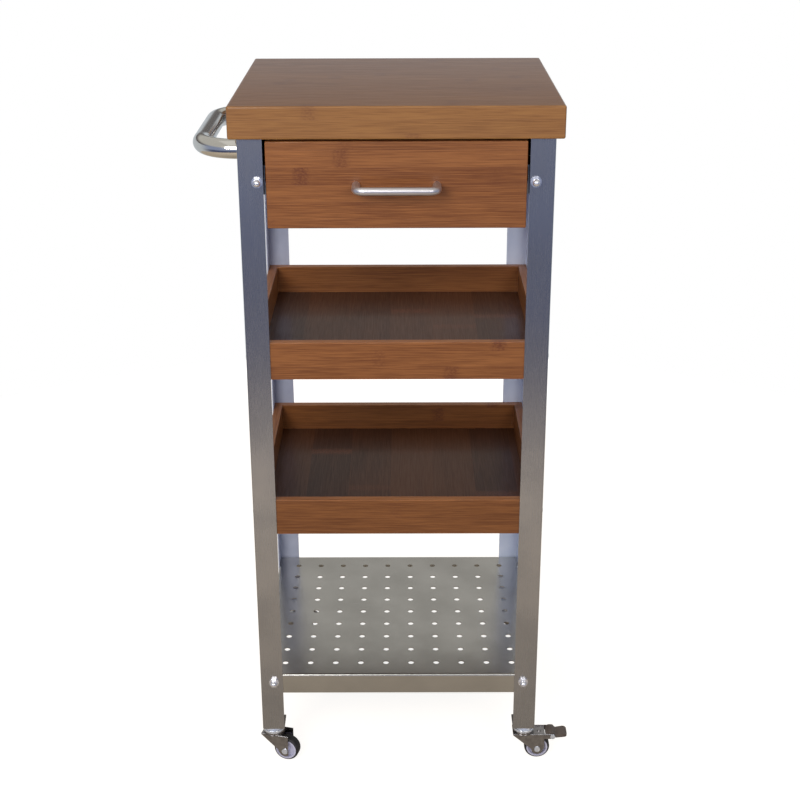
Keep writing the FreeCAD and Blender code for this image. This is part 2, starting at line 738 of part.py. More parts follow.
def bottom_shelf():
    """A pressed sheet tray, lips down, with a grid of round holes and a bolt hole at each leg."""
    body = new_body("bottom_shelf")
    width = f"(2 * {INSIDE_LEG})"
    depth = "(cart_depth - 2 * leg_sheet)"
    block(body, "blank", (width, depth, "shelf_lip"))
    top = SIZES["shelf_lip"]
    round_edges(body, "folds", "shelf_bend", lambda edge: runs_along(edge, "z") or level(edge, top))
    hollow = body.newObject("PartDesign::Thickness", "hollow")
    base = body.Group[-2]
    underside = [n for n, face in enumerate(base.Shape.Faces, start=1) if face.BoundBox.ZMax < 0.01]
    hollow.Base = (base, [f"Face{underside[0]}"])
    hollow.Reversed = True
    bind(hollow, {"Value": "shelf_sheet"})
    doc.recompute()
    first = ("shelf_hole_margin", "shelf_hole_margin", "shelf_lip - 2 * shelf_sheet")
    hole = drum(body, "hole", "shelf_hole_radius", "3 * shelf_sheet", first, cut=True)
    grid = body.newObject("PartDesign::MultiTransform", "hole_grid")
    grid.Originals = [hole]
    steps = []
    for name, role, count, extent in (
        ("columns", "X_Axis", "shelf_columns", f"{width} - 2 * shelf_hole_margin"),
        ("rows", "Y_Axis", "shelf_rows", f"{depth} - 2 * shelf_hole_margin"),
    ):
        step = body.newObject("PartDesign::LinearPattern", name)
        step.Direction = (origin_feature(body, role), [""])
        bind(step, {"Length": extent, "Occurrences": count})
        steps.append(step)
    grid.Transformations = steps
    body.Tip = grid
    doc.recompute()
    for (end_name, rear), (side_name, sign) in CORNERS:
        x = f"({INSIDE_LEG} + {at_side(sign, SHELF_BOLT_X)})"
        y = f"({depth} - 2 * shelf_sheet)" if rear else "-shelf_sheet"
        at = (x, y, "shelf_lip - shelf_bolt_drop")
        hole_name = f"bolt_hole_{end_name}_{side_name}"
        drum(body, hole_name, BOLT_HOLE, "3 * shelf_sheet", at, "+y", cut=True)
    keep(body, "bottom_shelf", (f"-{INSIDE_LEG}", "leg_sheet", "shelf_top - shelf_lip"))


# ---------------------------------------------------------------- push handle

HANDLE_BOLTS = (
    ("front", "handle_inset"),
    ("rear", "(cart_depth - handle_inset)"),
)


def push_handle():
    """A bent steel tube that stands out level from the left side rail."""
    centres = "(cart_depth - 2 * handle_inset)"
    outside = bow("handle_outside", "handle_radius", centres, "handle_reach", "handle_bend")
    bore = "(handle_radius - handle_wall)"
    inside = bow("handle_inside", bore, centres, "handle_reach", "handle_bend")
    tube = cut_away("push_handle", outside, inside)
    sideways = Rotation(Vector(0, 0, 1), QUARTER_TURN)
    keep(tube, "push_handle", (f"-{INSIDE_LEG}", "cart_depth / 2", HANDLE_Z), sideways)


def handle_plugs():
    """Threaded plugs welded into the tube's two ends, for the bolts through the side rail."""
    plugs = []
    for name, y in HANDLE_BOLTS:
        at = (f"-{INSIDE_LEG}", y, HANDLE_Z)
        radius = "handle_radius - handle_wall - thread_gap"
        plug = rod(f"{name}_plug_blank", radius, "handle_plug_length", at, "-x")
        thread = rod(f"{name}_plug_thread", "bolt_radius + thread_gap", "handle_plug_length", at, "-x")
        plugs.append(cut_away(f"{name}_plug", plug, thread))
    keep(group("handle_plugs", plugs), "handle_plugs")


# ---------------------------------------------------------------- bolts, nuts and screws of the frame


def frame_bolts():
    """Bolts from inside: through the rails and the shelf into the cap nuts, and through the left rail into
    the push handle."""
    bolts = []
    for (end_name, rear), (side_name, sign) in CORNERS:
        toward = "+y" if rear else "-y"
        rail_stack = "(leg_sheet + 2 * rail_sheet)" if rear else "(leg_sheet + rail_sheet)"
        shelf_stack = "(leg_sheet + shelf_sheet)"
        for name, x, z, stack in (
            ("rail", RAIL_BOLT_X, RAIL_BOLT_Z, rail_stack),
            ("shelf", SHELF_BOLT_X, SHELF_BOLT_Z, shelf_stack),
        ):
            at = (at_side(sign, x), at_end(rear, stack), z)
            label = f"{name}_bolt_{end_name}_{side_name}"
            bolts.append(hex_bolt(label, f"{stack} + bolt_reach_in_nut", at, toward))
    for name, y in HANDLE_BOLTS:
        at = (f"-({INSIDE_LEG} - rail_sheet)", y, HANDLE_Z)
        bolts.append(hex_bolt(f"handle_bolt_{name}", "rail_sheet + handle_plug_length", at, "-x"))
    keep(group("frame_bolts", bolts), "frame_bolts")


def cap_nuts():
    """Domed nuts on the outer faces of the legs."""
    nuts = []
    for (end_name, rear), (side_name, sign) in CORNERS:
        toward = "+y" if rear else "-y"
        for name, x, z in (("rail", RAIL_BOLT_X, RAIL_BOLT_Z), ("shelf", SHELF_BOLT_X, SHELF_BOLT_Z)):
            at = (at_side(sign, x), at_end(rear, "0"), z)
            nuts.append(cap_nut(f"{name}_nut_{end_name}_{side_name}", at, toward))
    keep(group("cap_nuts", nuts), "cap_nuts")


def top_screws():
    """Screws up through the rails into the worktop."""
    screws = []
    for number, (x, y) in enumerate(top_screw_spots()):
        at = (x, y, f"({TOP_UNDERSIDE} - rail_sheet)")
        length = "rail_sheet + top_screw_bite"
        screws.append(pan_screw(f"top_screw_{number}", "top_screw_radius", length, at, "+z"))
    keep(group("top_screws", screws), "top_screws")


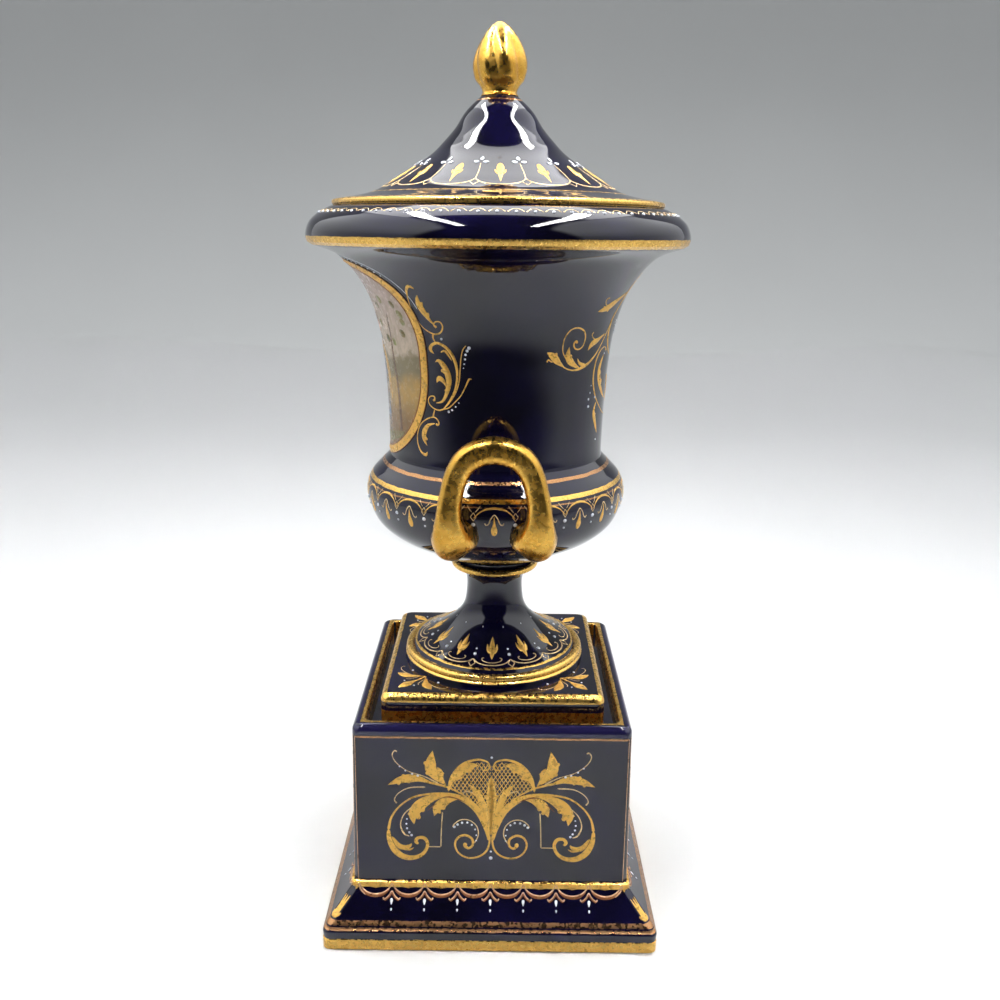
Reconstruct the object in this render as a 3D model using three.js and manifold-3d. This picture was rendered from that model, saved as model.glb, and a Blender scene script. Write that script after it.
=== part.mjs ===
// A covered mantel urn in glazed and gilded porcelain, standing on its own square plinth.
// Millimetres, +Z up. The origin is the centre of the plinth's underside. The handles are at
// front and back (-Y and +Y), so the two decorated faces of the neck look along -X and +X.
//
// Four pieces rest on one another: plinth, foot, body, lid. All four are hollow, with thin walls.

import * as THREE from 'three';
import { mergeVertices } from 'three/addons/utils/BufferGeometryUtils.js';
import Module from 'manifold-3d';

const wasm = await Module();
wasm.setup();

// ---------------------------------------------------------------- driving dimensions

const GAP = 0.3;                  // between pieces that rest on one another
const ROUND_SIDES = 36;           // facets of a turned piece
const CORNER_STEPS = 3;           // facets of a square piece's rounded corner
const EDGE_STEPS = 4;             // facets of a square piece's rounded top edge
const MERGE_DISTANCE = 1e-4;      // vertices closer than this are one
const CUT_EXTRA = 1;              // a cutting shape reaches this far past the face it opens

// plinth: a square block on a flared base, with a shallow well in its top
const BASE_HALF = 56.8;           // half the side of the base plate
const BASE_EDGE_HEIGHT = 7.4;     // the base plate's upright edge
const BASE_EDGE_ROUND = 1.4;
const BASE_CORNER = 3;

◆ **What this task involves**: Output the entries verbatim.

◆ **Solution**:
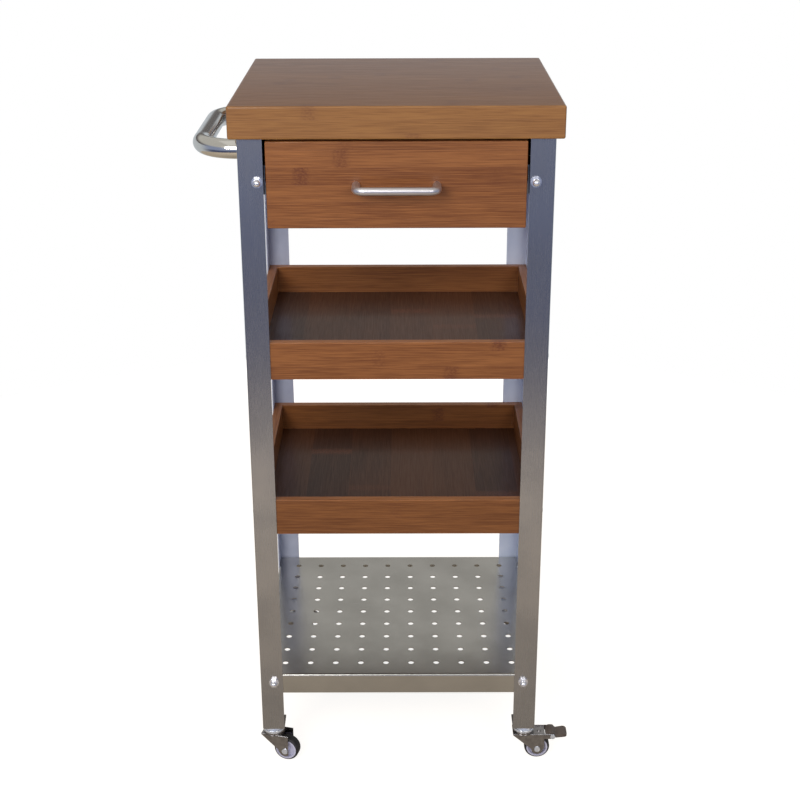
Keep writing the FreeCAD and Blender code for this image. This is part 2, starting at line 738 of part.py. More parts follow.
def bottom_shelf():
    """A pressed sheet tray, lips down, with a grid of round holes and a bolt hole at each leg."""
    body = new_body("bottom_shelf")
    width = f"(2 * {INSIDE_LEG})"
    depth = "(cart_depth - 2 * leg_sheet)"
    block(body, "blank", (width, depth, "shelf_lip"))
    top = SIZES["shelf_lip"]
    round_edges(body, "folds", "shelf_bend", lambda edge: runs_along(edge, "z") or level(edge, top))
    hollow = body.newObject("PartDesign::Thickness", "hollow")
    base = body.Group[-2]
    underside = [n for n, face in enumerate(base.Shape.Faces, start=1) if face.BoundBox.ZMax < 0.01]
    hollow.Base = (base, [f"Face{underside[0]}"])
    hollow.Reversed = True
    bind(hollow, {"Value": "shelf_sheet"})
    doc.recompute()
    first = ("shelf_hole_margin", "shelf_hole_margin", "shelf_lip - 2 * shelf_sheet")
    hole = drum(body, "hole", "shelf_hole_radius", "3 * shelf_sheet", first, cut=True)
    grid = body.newObject("PartDesign::MultiTransform", "hole_grid")
    grid.Originals = [hole]
    steps = []
    for name, role, count, extent in (
        ("columns", "X_Axis", "shelf_columns", f"{width} - 2 * shelf_hole_margin"),
        ("rows", "Y_Axis", "shelf_rows", f"{depth} - 2 * shelf_hole_margin"),
    ):
        step = body.newObject("PartDesign::LinearPattern", name)
        step.Direction = (origin_feature(body, role), [""])
        bind(step, {"Length": extent, "Occurrences": count})
        steps.append(step)
    grid.Transformations = steps
    body.Tip = grid
    doc.recompute()
    for (end_name, rear), (side_name, sign) in CORNERS:
        x = f"({INSIDE_LEG} + {at_side(sign, SHELF_BOLT_X)})"
        y = f"({depth} - 2 * shelf_sheet)" if rear else "-shelf_sheet"
        at = (x, y, "shelf_lip - shelf_bolt_drop")
        hole_name = f"bolt_hole_{end_name}_{side_name}"
        drum(body, hole_name, BOLT_HOLE, "3 * shelf_sheet", at, "+y", cut=True)
    keep(body, "bottom_shelf", (f"-{INSIDE_LEG}", "leg_sheet", "shelf_top - shelf_lip"))


# ---------------------------------------------------------------- push handle

HANDLE_BOLTS = (
    ("front", "handle_inset"),
    ("rear", "(cart_depth - handle_inset)"),
)


def push_handle():
    """A bent steel tube that stands out level from the left side rail."""
    centres = "(cart_depth - 2 * handle_inset)"
    outside = bow("handle_outside", "handle_radius", centres, "handle_reach", "handle_bend")
    bore = "(handle_radius - handle_wall)"
    inside = bow("handle_inside", bore, centres, "handle_reach", "handle_bend")
    tube = cut_away("push_handle", outside, inside)
    sideways = Rotation(Vector(0, 0, 1), QUARTER_TURN)
    keep(tube, "push_handle", (f"-{INSIDE_LEG}", "cart_depth / 2", HANDLE_Z), sideways)


def handle_plugs():
    """Threaded plugs welded into the tube's two ends, for the bolts through the side rail."""
    plugs = []
    for name, y in HANDLE_BOLTS:
        at = (f"-{INSIDE_LEG}", y, HANDLE_Z)
        radius = "handle_radius - handle_wall - thread_gap"
        plug = rod(f"{name}_plug_blank", radius, "handle_plug_length", at, "-x")
        thread = rod(f"{name}_plug_thread", "bolt_radius + thread_gap", "handle_plug_length", at, "-x")
        plugs.append(cut_away(f"{name}_plug", plug, thread))
    keep(group("handle_plugs", plugs), "handle_plugs")


# ---------------------------------------------------------------- bolts, nuts and screws of the frame


def frame_bolts():
    """Bolts from inside: through the rails and the shelf into the cap nuts, and through the left rail into
    the push handle."""
    bolts = []
    for (end_name, rear), (side_name, sign) in CORNERS:
        toward = "+y" if rear else "-y"
        rail_stack = "(leg_sheet + 2 * rail_sheet)" if rear else "(leg_sheet + rail_sheet)"
        shelf_stack = "(leg_sheet + shelf_sheet)"
        for name, x, z, stack in (
            ("rail", RAIL_BOLT_X, RAIL_BOLT_Z, rail_stack),
            ("shelf", SHELF_BOLT_X, SHELF_BOLT_Z, shelf_stack),
        ):
            at = (at_side(sign, x), at_end(rear, stack), z)
            label = f"{name}_bolt_{end_name}_{side_name}"
            bolts.append(hex_bolt(label, f"{stack} + bolt_reach_in_nut", at, toward))
    for name, y in HANDLE_BOLTS:
        at = (f"-({INSIDE_LEG} - rail_sheet)", y, HANDLE_Z)
        bolts.append(hex_bolt(f"handle_bolt_{name}", "rail_sheet + handle_plug_length", at, "-x"))
    keep(group("frame_bolts", bolts), "frame_bolts")


def cap_nuts():
    """Domed nuts on the outer faces of the legs."""
    nuts = []
    for (end_name, rear), (side_name, sign) in CORNERS:
        toward = "+y" if rear else "-y"
        for name, x, z in (("rail", RAIL_BOLT_X, RAIL_BOLT_Z), ("shelf", SHELF_BOLT_X, SHELF_BOLT_Z)):
            at = (at_side(sign, x), at_end(rear, "0"), z)
            nuts.append(cap_nut(f"{name}_nut_{end_name}_{side_name}", at, toward))
    keep(group("cap_nuts", nuts), "cap_nuts")


def top_screws():
    """Screws up through the rails into the worktop."""
    screws = []
    for number, (x, y) in enumerate(top_screw_spots()):
        at = (x, y, f"({TOP_UNDERSIDE} - rail_sheet)")
        length = "rail_sheet + top_screw_bite"
        screws.append(pan_screw(f"top_screw_{number}", "top_screw_radius", length, at, "+z"))
    keep(group("top_screws", screws), "top_screws")


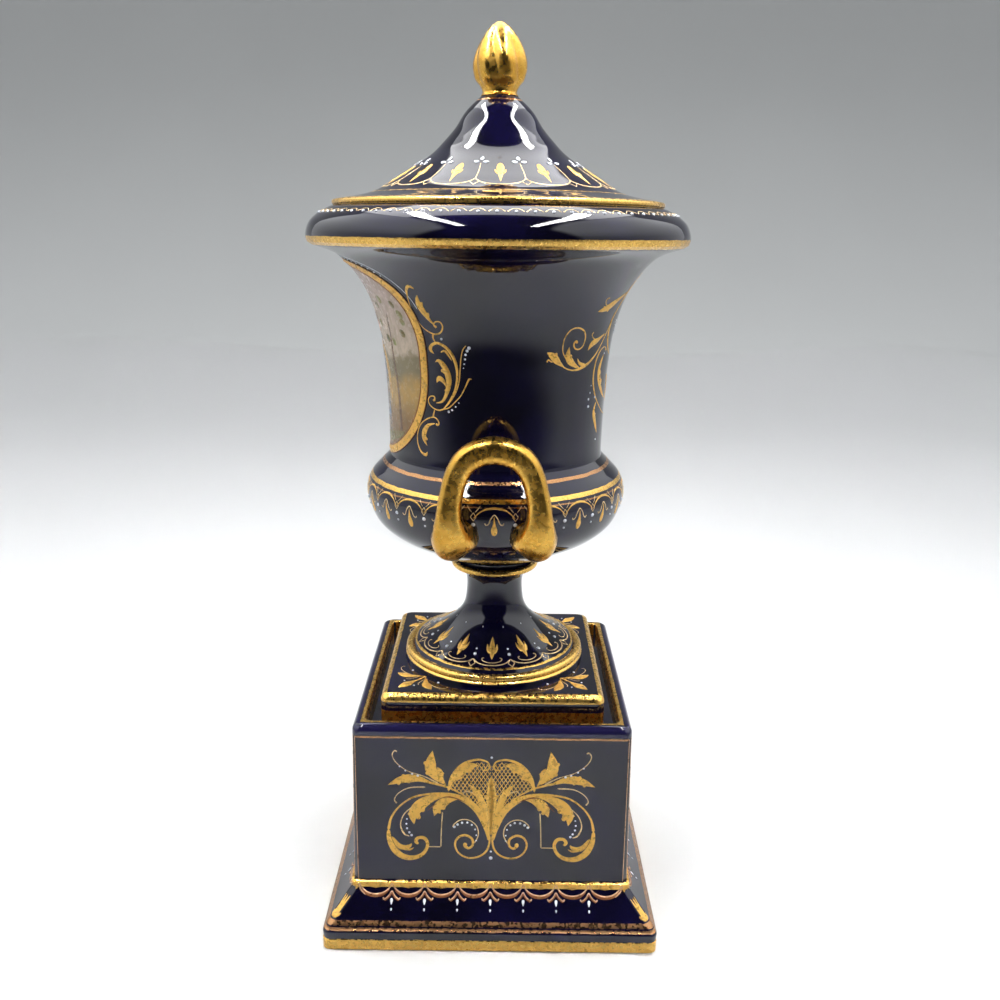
Reconstruct the object in this render as a 3D model using three.js and manifold-3d. This picture was rendered from that model, saved as model.glb, and a Blender scene script. Write that script after it.
=== part.mjs ===
// A covered mantel urn in glazed and gilded porcelain, standing on its own square plinth.
// Millimetres, +Z up. The origin is the centre of the plinth's underside. The handles are at
// front and back (-Y and +Y), so the two decorated faces of the neck look along -X and +X.
//
// Four pieces rest on one another: plinth, foot, body, lid. All four are hollow, with thin walls.

import * as THREE from 'three';
import { mergeVertices } from 'three/addons/utils/BufferGeometryUtils.js';
import Module from 'manifold-3d';

const wasm = await Module();
wasm.setup();

// ---------------------------------------------------------------- driving dimensions

const GAP = 0.3;                  // between pieces that rest on one another
const ROUND_SIDES = 36;           // facets of a turned piece
const CORNER_STEPS = 3;           // facets of a square piece's rounded corner
const EDGE_STEPS = 4;             // facets of a square piece's rounded top edge
const MERGE_DISTANCE = 1e-4;      // vertices closer than this are one
const CUT_EXTRA = 1;              // a cutting shape reaches this far past the face it opens

// plinth: a square block on a flared base, with a shallow well in its top
const BASE_HALF = 56.8;           // half the side of the base plate
const BASE_EDGE_HEIGHT = 7.4;     // the base plate's upright edge
const BASE_EDGE_ROUND = 1.4;
const BASE_CORNER = 3;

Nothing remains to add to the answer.